Vanguard has been accused of being a “lazy” investor by the deputy chair of the common ownership inquiry, over concerns that being a low-cost investor meant they did not scrutinise the companies it held.
In its submission to the inquiry, Vanguard said it had never proposed a motion or resolution during an annual general meeting (AGM) of a company it held, nor had it nominated a director or sought a seat on a board.
Committee deputy chair, Dr Andrew Leigh, said there might be a concern that being a low-cost investor meant being a “lazy investor”.
“That is, your incentives are all about keeping costs down and people aren’t buying Vanguard for the scrutiny you place on the companies in your portfolio,” Leigh said.
Daniel Reyes, Vanguard head of investments – Asia-Pacific, said the firm had no incentive to be a “lazy” investor solely for the purposes of driving low cost.
“In our view, thinking about the concept of common ownership more broadly, we have a vested interest in making sure companies as a whole and the economy as a whole is highly competitive,” Bowerman said.
“When someone buys our ASX 300 ETF, what they’re effectively doing is making an investment in the Australian economy.
“If anti-competitive behaviours or ‘lazy’ owners allowed anti-competitive behaviours to be pervasive, that would lead to an anti-competitive economy and we understand that an anti-competitive economy is not going to perform as well as a dynamic, vibrant and innovative economy.
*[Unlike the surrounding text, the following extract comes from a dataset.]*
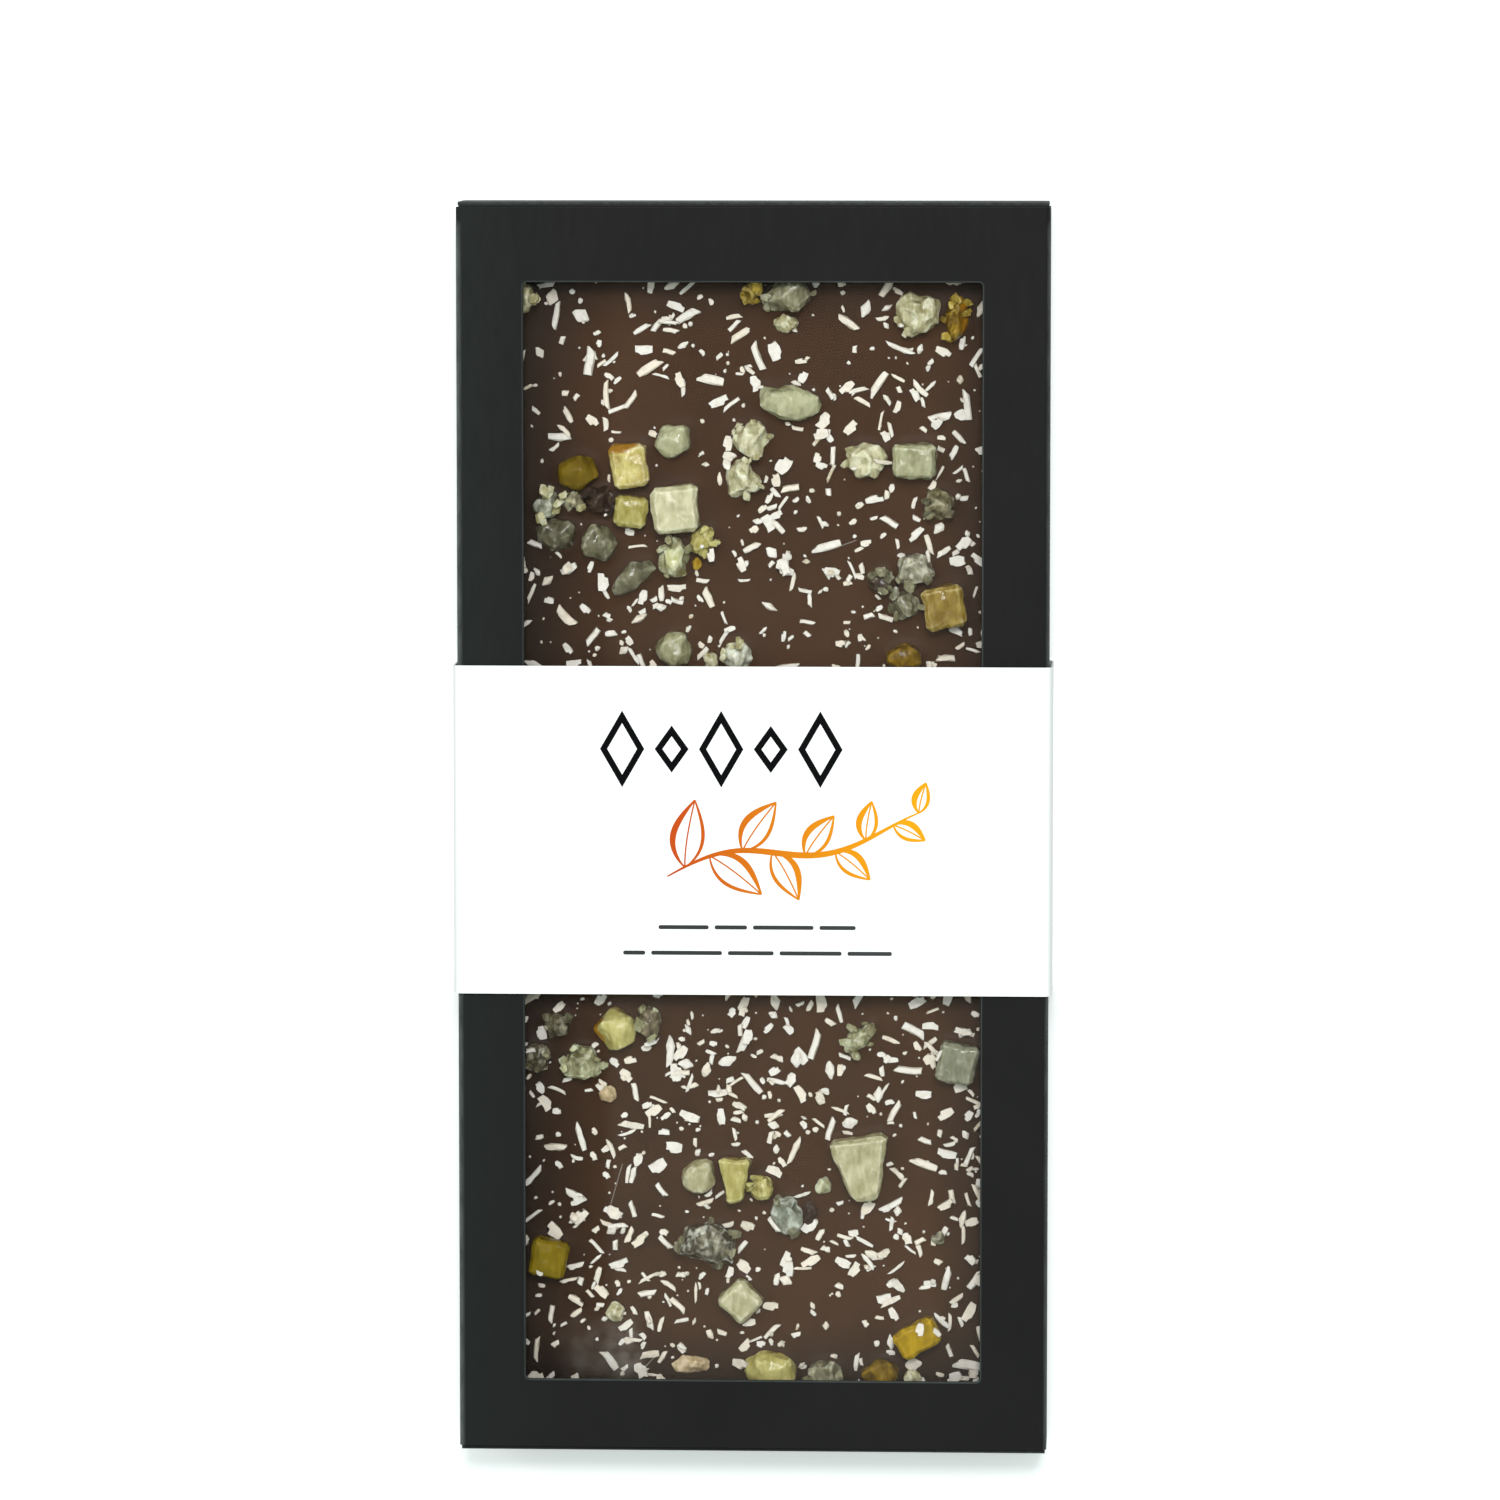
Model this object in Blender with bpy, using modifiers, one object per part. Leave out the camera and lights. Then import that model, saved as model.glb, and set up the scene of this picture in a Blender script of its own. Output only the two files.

“We’d make the point that we do have an incentive to make sure organisations and firms that we invest in have good corporate governance.”
Despite not putting forward any motions during AGMs, it said it did go through a process of deciding on how to exercise the power of its members, which included buying reports from proxy advisers but that ultimately the decision came down to the discretion of Vanguard after an internal review.
Robin Bowerman, Vanguard head of corporate affairs, said the firm had a well-established framework that included a 35-person global investment stewardship team.
“We have a variety of inputs in the research process, there’s our own internal research and we buy research from proxy advisers, the likes of ISS [Institutional Shareholder Services] and Glass Lewis, etc,” Bowerman said.
“[That is] as an input into the process, but that key point here is we do not in concert with anyone else.”
Asked was it hypothetically feasible for a company to hold a 20% share of a company without having a seat on the board or having any say over direction, Reyes said it was a “sustainable model”.
“I’d argue that is sustainable in the sense that our practices are driven by trying to drive good corporate governance,” Reyes said.
“Just because we never put forth a shareholder proposal, doesn’t mean that we don’t engage with individuals or organisations who are putting forth that shareholder proposal as any diligent fiduciary would do.
“There is a good healthy dialogue within our investment stewardship team around the issues that are going to impact a company, primarily overseeing the process of whether or not that company has the right governance to oversee the execution of its own strategy and the risks associated with that strategy.”